The first three blended mosaics in the right column are my best results. They are indoors and there's little fluctuation in the lighting. The latter 3 mosaics are taken with the sky and it seems that my camera kept including exposure differences across the images, despite turning the auto-light adjustment feature off. We can see that the more complex approach effectively makes the mosaic more seamless by reducing the abrupt changes in exposure to the human eye.

Part B - Feature Matching for Autostitching

In this project, we follow some algorithms and methods from the paper Multi-Image Matching using Multi-Scale Oriented Patches” by Brown et al.

Step 1: Detecting corner features in an image

We can use the function get_harris_corners from the starter code to get the Harris corners on each image that we want to stitch together. Here are examples of my two results. I chose a min_distance = 5, which is the minimum distance we allow to separate peaks, to pass into skimage.feature.peak_local_max

Cory Elevators

Right

cory_elevators_right_detected_harris_corners.png

Middle

cory_elevators_middle_detected_harris_corners.jpg

Step 2: Extracting a feature descriptor for each feature point

From Brown et al, we can use the equation below.

$r_i = \underset j \min \lvert \mathbf x_i - \mathbf x_j \rvert, \text{s.t.} f(\mathbf x_i) < c_{\text{robust}} f(\mathbf x_j), \mathbf x_j \in \mathcal{I}$

It aims to filter out corners to get a uniform distribution of corners, selecting the strongest ones while ensuring diversity spatially. We use a robustness factor called c_robust in our suppression condition and use the Euclidean distances between corners so we select ones that aren't too near one another. We aim to maximize the minimum radii, which gives us spatial uniformity amongst corners.

Cory Elevators

Right

cory_elevators_right_anms_harris_corners.png

Middle

cory_elevators_middle_anms_harris_corners.jpg

Step 3: Matching these feature descriptors between two images

Now, using the corner coordinates modified/filtered by ANMS, we can extract the feature descriptors. We achieve this by looping over each of the coordinates, padding them with the half window size, resizing the 40x40 window into an 8x8 one, performing bias/gain normalization and then flattening it. This helps us capture the image structure local to the region around each corner.

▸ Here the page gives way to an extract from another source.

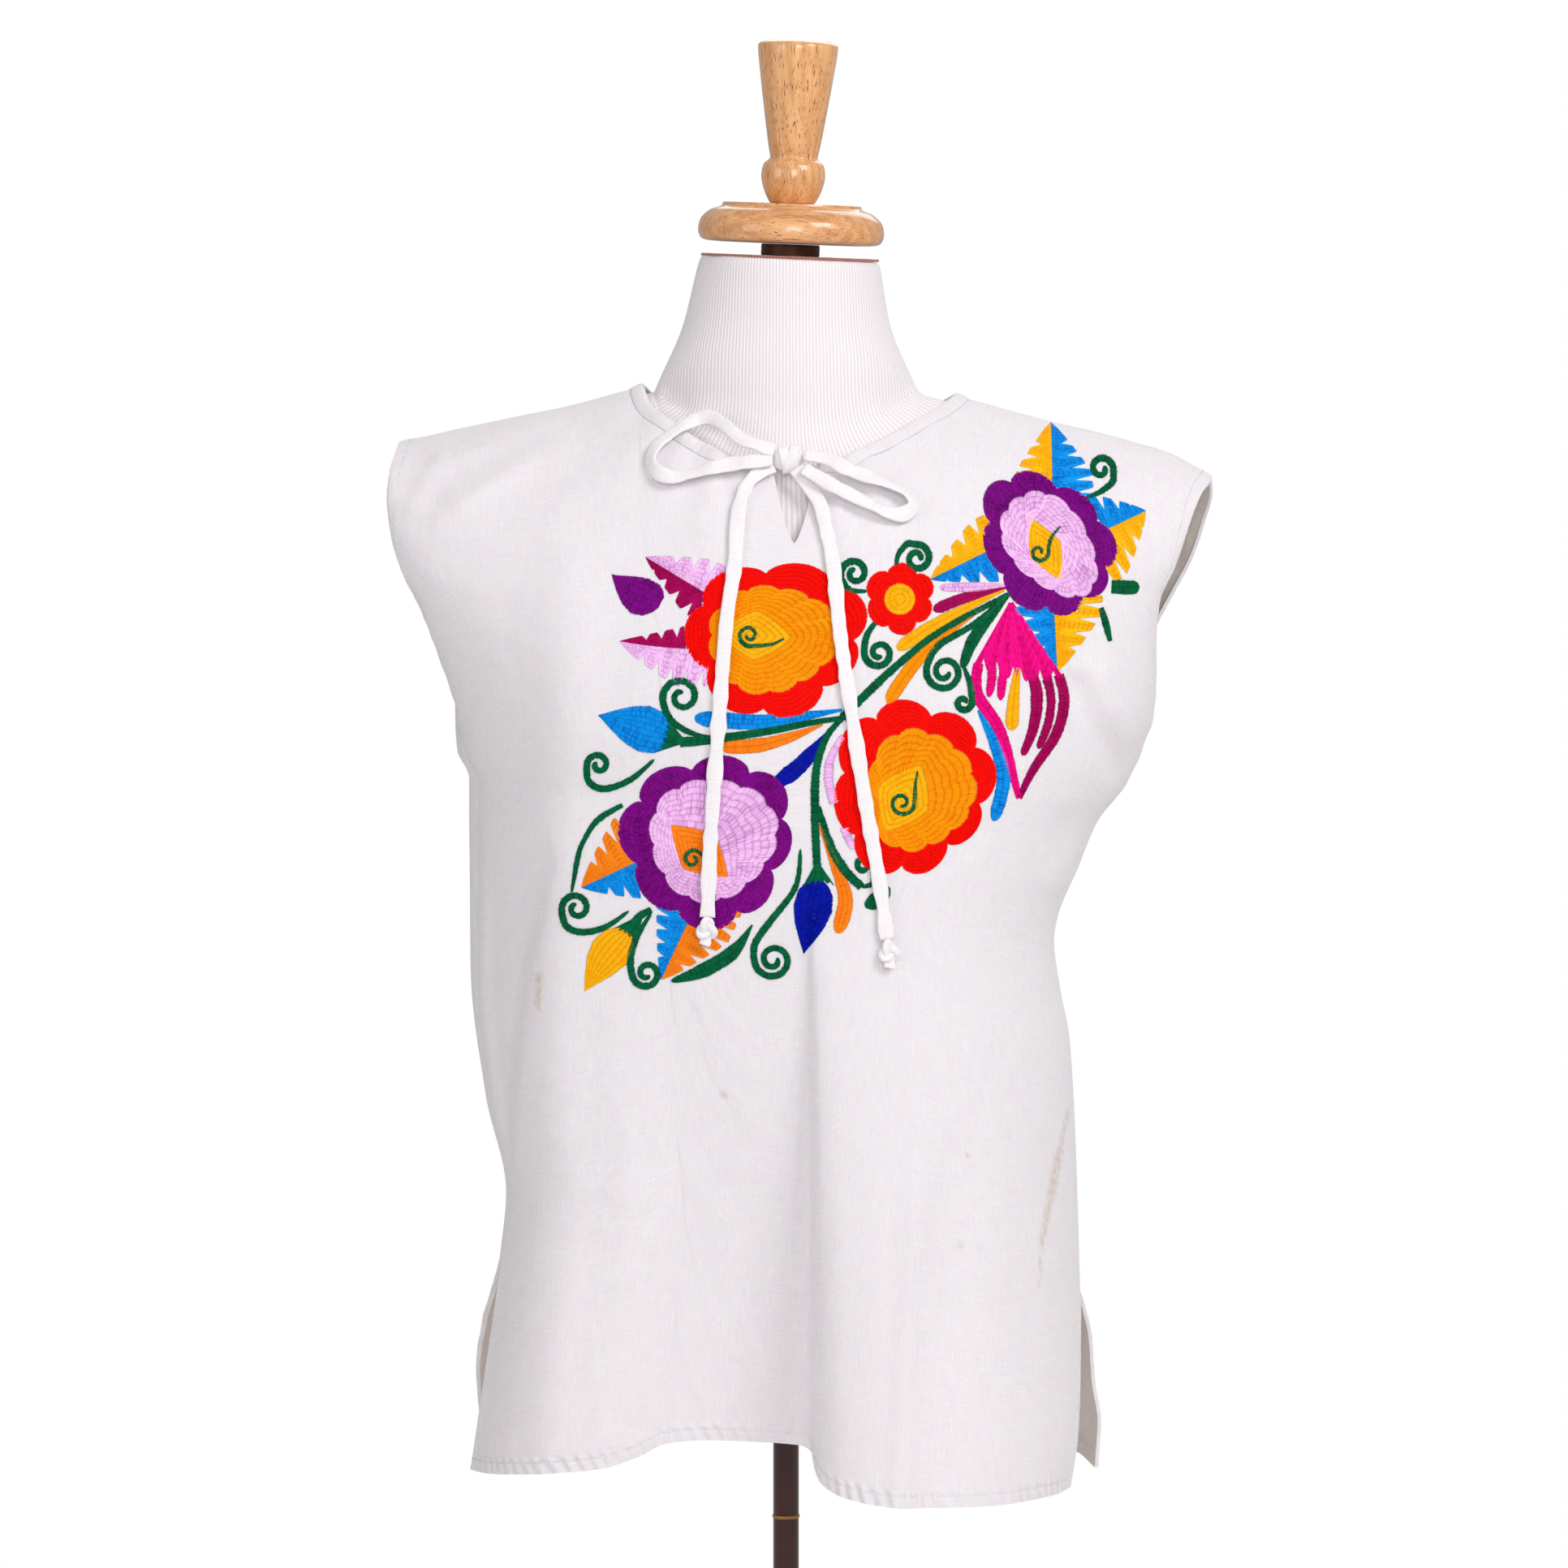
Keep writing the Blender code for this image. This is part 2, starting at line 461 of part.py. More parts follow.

Then, we can loop over each descriptor and apply the Lowe's Ratio test on the ratio of the distance between the first and second nearest neighbo. If it's below the threshold, we can add the feature descriptor and its nearest neighbor to our modified set. Finally, we will pass in the two resulting lists of modified descriptors to RANSAC in the next step.

Here are the feature descriptors.

Cory Elevators (Before Feature Matching)

Right

cory_elevators_right_feature_descriptors_before_feature_matching.png

Middle

cory_elevators_middle_feature_descriptors_before_feature_matching.jpg

Cory Elevators (After Feature Matching)

Right

cory_elevators_right_feature_descriptors_after_feature_matching.png

Middle

cory_elevators_middle_feature_descriptors_after_feature_matching.jpg

Step 4: Use a robust method (RANSAC) to compute a homography

Now, we can proceed with our 4-point RANSAC algorithm, which will help us find the best homography to warp one image into another. Then, we will proceed with the same distance transforms for mutually exclusive masks and Gaussian and Laplacian stacks (5 levels) to blend as we did in Part A. The RANSAC procedure is as follows (for each iteration):
  1. Randomly sample without replacement 4 pairs of points from the feature matched ANMS coordinates
  2. Compute the homography $H$ from using those 4 pairs
  3. Calculate the resulting set of points by warping the source points with $H$
  4. Calculate the number of inliers, which are points that have a Euclidean distance from our destination points $<$ a threshold that we choose
  5. Update our best $H$ best_H and chosen (largest so far) inlier set best_inliers if the number of inliers from this current iteration exceeds that of the current best_inliers

We can then proceed to the rest of the algorithm to create our mosaic by using the best_H we got from RANSAC.

Step 5: Produce a mosaic

Here are the manually and automatically stiched results. In Part A, I created mosaics of 3 images but here in Part B, I used two images, specifically the middle and the right, since the exposure difference was much smaller.

Cory Elevators (RANSAC threshold = 4)

Manually Stitched Mosaic

cory_elevators_right_to_middle_mosaic_manual.jpg

Automatically Stitched Mosaic

cory_elevators_right_to_middle_mosaic_auto.jpg

Cory Hallway (RANSAC threshold = 4)

Manually Stitched Mosaic

cory_hallway_right_to_middle_mosaic_manual.jpg

Automatically Stitched Mosaic

cory_hallway_right_to_middle_mosaic_auto.jpg

Blake Street Facing North (RANSAC threshold = 4)

Manually Stitched Mosaic

blake_facing_north_right_to_middle_mosaic_manual.jpg

Automatically Stitched Mosaic

blake_facing_north_right_to_middle_mosaic_auto.jpg

What I learned

It was nice to progress from manually selecting points in Part A - something as fundamental as system of equations could be used for such cool computer vision techniques - and seeing the math behind the auto-detection in Part B that could automate the entire process.